12:51 Comment From George T: If you were advising the next administration, what reforms would you like to see made to the corporate and personal tax structures?

12:55 Robert Pozen: On the personal front, I would like to see lower rates combined with an overall limit on deductions that can be taken along the lines suggested by Harvard Professor Martin Feldstein. That could be done on a revenue neutral basis, and would be easier to achieve than taking on each deduction individually since each has such a strong political base.

On the corporate side, again I would like to see a lower rate with fewer special exemptions and deductions. But Congress has to be willing to limit those and that is politically difficult. Also, as explained above, we need to have a major reform of the way we take foreign earnings of US corporations. That would encourage them to use their foreign earnings in the US and raise tax revenue for the US Treasury.

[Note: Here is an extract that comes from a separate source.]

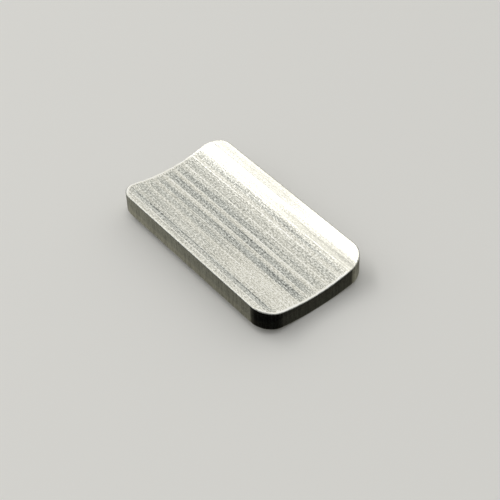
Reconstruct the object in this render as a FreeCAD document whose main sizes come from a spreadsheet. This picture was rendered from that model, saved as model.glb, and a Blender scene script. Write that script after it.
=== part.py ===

12:56 Comment From Stephanie T: With America’s deficit reaching new levels every day, is tax reform a solution everyone could agree on? If we just tax individuals more effectively, can’t we help restore the nation’s fiscal health?

1:01 Robert Pozen: To keep the US deficit roughly at its current level relative to GDP over the decade, we need to reduce spending or increase taxes by roughly $4 trillion. This cannot be done reasonably just by raising taxes. Even if Congress were to pass the Buffett tax on millionaires and raise rates on those with annual income of over $250,000, that would get us at most one-third of the way. So we need to combine tax reform with reductions in government spending. It is unclear if we have the ability to cut much more from the defense budget — which has already been cut by close to $500 billion over the next decade. Reductions in the growth of health care spending are obviously needed, but very hard to agree upon. Therefore, we might most fruitfully look to slow down the growth of Social Security benefits in a progressive way — with protections for lower-wage earners and slowdowns for higher-wage earners. This approach is often called progressive indexing.